An object of array type contains a contiguously allocated non-empty set of N subobjects of type T.

but it does not explicitely says that a contiguous allocated set of objects of the same type can be used as an array.

For compatibility reasons all compilers I know accept that reciprocity, but on a pedantical point of view, it is not explicitely defined in the standard and is Undefined Behaviour.

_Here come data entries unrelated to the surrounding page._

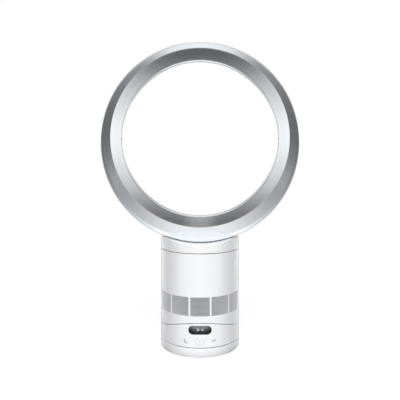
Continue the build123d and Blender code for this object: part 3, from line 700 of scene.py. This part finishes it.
body_points, body_faces = lofted(column_rings(body_profile, body_angles), True, in_window)
body_columns = len(body_angles)
for column in range(body_columns):
    right = (column + 1) % body_columns
    if in_window(low_out, column):
        for outside, inside in ((low_out, low_in), (high_out, high_in)):
            body_faces.append((outside * body_columns + column, outside * body_columns + right,
                               inside * body_columns + right, inside * body_columns + column))
    if column % (WINDOW_STEPS + 1) in (0, WINDOW_STEPS):
        body_faces.append(tuple(row * body_columns + column for row in window_rows))
body_mesh = true_round(as_mesh("body_skin", body_points, body_faces))
place(body_mesh, "body_skin", white_plastic, "body", ["main_shell"])

# ---- The perforated panels in the windows --------------------------------------------
hole_step = 2 * half_window / HOLE_COLUMNS
row_height = (INTAKE_TOP - INTAKE_BOTTOM) / HOLE_ROWS


def cell_object(name, points, faces):
    """An object that a row pattern repeats."""
    mesh = bpy.data.meshes.new(name)
    mesh.from_pydata([Vector(p) * MM for p in points], [], faces)
    return bpy.data.objects.new(name, mesh)


def panel_cell(half_width, half_height):
    """One cell of a panel round the front of the column, with its hole."""
    front = SKIN - PANEL_SINK
    around = [(-1, -1), (0, -1), (1, -1), (1, 0), (1, 1), (0, 1), (-1, 1), (-1, 0)]
    count = len(around)
    points, faces = [], []
    for radius in (front, front - PANEL_WALL):
        for u, v in around:
            points.append(round_column(u * half_width, radius, v * half_height))
        for u, v in around:
            turn = math.atan2(v, u)
            points.append(round_column(HOLE_RADIUS * math.cos(turn) / front, radius,
                                       HOLE_RADIUS * math.sin(turn)))
    rim, hole, back_rim, back_hole = (count * n for n in range(4))
    for n in range(count):
        m = (n + 1) % count
        faces += [(n + rim, m + rim, m + hole, n + hole),
                  (m + back_rim, n + back_rim, n + back_hole, m + back_hole),
                  (n + hole, m + hole, m + back_hole, n + back_hole)]
    return cell_object("cell", points, faces)


def tooth_cell(half_width, half_height):
    """One solid tooth at the end of a staggered row."""
    points = [round_column(u * half_width, radius, v * half_height)
              for radius in (SKIN - TOOTH_SINK, SKIN - PANEL_SINK - PANEL_WALL)
              for u, v in ((-1, -1), (1, -1), (1, 1), (-1, 1))]
    faces = [(0, 1, 2, 3), (7, 6, 5, 4), (1, 0, 4, 5), (2, 1, 5, 6), (3, 2, 6, 7), (0, 3, 7, 4)]
    return cell_object("tooth", points, faces)


PATTERN_INPUTS = {"Windows": "Int", "Rows": "Int", "Columns": "Int", "Sector": "Float",
                  "Step": "Float", "Row_height": "Float", "Bottom": "Float", "Cell": "Object",
                  "Finish": "Material"}


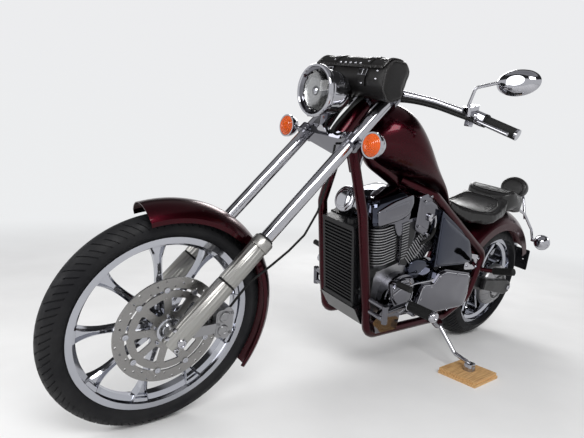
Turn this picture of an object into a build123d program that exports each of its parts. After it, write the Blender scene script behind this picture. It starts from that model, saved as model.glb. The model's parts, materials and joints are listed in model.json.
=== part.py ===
# Chopper motorcycle, parked on its side stand on a wooden board.
# Modelled upright: +X forward, +Y the rider's left, +Z up, rear axle over X = 0. The last section leans
# it onto the stand and centres it over the origin. Lengths in mm, angles in degrees.
import os
from math import cos, hypot, radians, sin

from build123d import *

os.makedirs("parts", exist_ok=True)

# Stance
WHEELBASE = 1805
LEAN = 9.75  # to the left, onto the stand
FORK_ANGLE = 41  # fork legs from the vertical
HEAD_ANGLE = 35  # steering axis from the vertical, in raked clamps
TRAIL = 92  # steering axis ahead of the front contact, at the ground
NECK_X = WHEELBASE - 631  # upper ends of the downtubes

# Clearances
FIT = 0.2  # radial, between pieces seated in one another
RUNNING = 0.3  # between a turning piece and what carries it

# Front wheel
FRONT_TYRE_R = 348
FRONT_TYRE_W = 92
FRONT_CROWN_R = 46
FRONT_BEAD_R = 267.7
FRONT_RIM_W = 68
# Rear wheel
REAR_TYRE_R = 329
REAR_TYRE_W = 200
REAR_CROWN_R = 102
REAR_BEAD_R = 228.6
REAR_RIM_W = 160
FLANGE_H = 13.5  # rim flange above the bead seat
RIM_WALL = 5.5
SPOKES = 9
AXLE_R = 12

# Fork
LEG_Y = 116
TUBE_R = 22.5
SLIDER_R = 29
SLIDER_TOP_R = 26
LEG_LOW = -32  # along the leg, from the axle
SLIDER_STEP = 270
SLIDER_TOP = 385
LOWER_CLAMP = 822
UPPER_CLAMP = 1035
CLAMP_T = 30
CLAMP_R = 34
CLAMP_ARM = 24  # half the depth of the arms at the legs
CAP_TOP = UPPER_CLAMP + 34
STEM_R = 14
HEAD_TUBE_R = 31
CROWN_RACE = 8

# Discs
FRONT_DISC_R = 168
FRONT_DISC_Y = 61
REAR_DISC_R = 148
REAR_DISC_Y = -101
DISC_T = 5
PAD_GAP = DISC_T + 6
DISC_BAND = 34

# Frame
TUBE_FRAME_R = 19
BACKBONE_R = 30
CRADLE_Y = 125
FRAME_BEND = 60

# Engine
CRANK_X = 830
CRANK_Z = 330
FRONT_BANK = 14  # cylinder lean ahead of the vertical
REAR_BANK = -38
FIN_COUNT = 14
FIN_PITCH = 12
FIN_T = 4.5
FIN_FIRST = 178
FIN_L = 172
FIN_W = 168
FIN_ROUND = 62
BARREL_R = 62


def axle_height(tyre_r, crown_r):
    """Height of an axle whose round crown meets the floor at this lean."""
    return tyre_r - crown_r + crown_r / cos(radians(LEAN))


FRONT_Z = axle_height(FRONT_TYRE_R, FRONT_CROWN_R)
REAR_Z = axle_height(REAR_TYRE_R, REAR_CROWN_R)

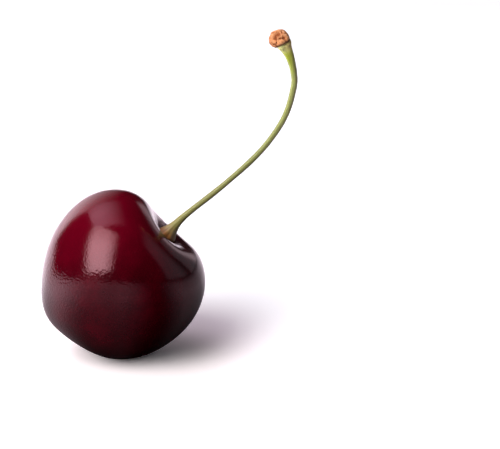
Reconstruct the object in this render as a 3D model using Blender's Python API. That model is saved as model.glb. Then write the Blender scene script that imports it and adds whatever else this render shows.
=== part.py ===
"""A ripe sweet cherry on its stalk, resting on its cheek.

Metres, +Z up. The origin is the centre of the small flat that the fruit rests on.
The fruit leans towards +X, so its stalk leaves it sideways and curves upright, and
the stalk ends in a dry knob of bud scales.
"""

import math

import bmesh
import bpy
from mathutils import Matrix, Vector
from mathutils.geometry import interpolate_bezier

# The fruit. Its own axis runs from its centre through the hollow that holds the stalk.
FRUIT_CENTRE = Vector((0.00015, 0.00010, 0.01322))
FRUIT_LEAN = math.radians(44)
FRUIT_TURN = math.radians(5)
FRUIT_RADIUS = 0.01333
FRUIT_THICKNESS = 0.93
FRUIT_TAPER = 0.00039
FRUIT_SQUARENESS = 0.00010
CHEEK_SWING = 0.00038
FRUIT_SIDES = 56
FRUIT_RINGS = 40

# Angles on the fruit are measured from its own axis, so the hollow is at 0.
HOLLOW_DEPTH = 0.0037
HOLLOW_SPREAD = 0.36
SHOULDER_AT = 0.5
SHOULDER_SPREAD = 0.35
BACK_SHOULDER_DIP = 0.00125
FRONT_SHOULDER_DIP = 0.00080
HEEL_BULGE = 0.00078
HEEL_AT = 2.92
HEEL_SPREAD = 0.36
HEEL_TAPER = 0.15
TIP_DIMPLE = 0.0010
TIP_SPREAD = 0.30

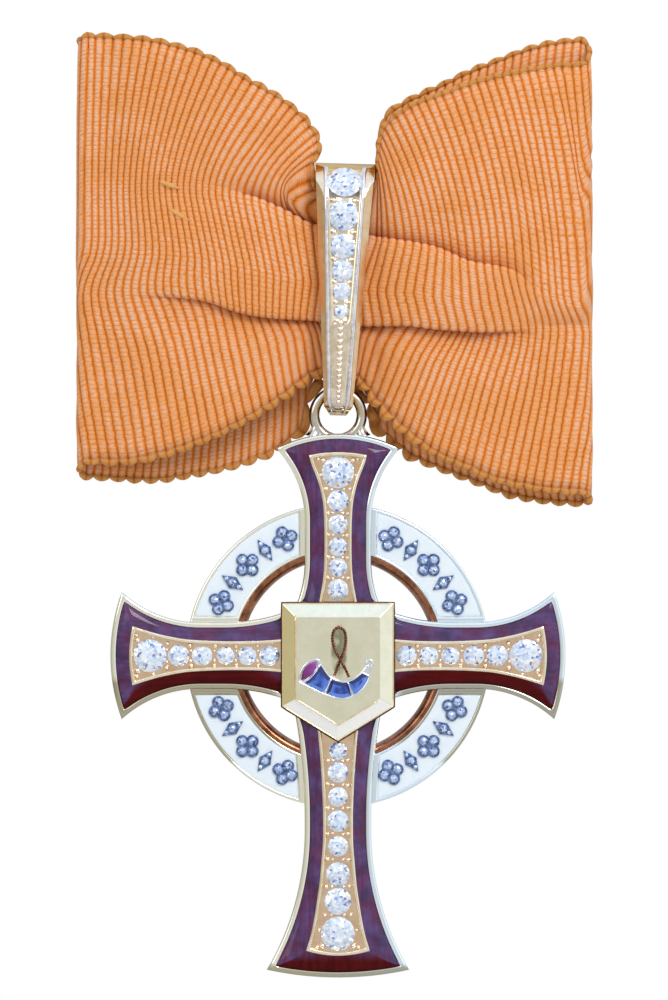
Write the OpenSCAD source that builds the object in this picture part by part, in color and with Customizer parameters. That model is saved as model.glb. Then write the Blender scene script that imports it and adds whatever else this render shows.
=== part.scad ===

The rationale behind the non reciprocity is that a program is expected to represent a model. And in the model, an object has no reason to be member or more than one array at the same time. So the standard does not allow it. In fact all the (real world) use cases I have ever encountered for handling a 2D array as if it was a 1D one were just low level optimization reasons. And in modern C++, the programmer should not care for low level optimization but let the compiler handle it.

The following it only my opinion.

When you find yourself processing a 2D array as if it was a 1D one, you should ask yourself for the reason. If you are using a legacy code, do not worry about it: compilers currently accept it, and even in the future will probably continue, even at the price of special options.

But if you are writing new code, you should try to move one step higher (or back) and wonder what it represents at the model level. Most of the time, you will find the the array is intrisically 1D or 2D but not both. Once this is done, if performance is not critical try to always handle it the conformant way. Or even better, try to use containers from the standard library instead of raw arrays.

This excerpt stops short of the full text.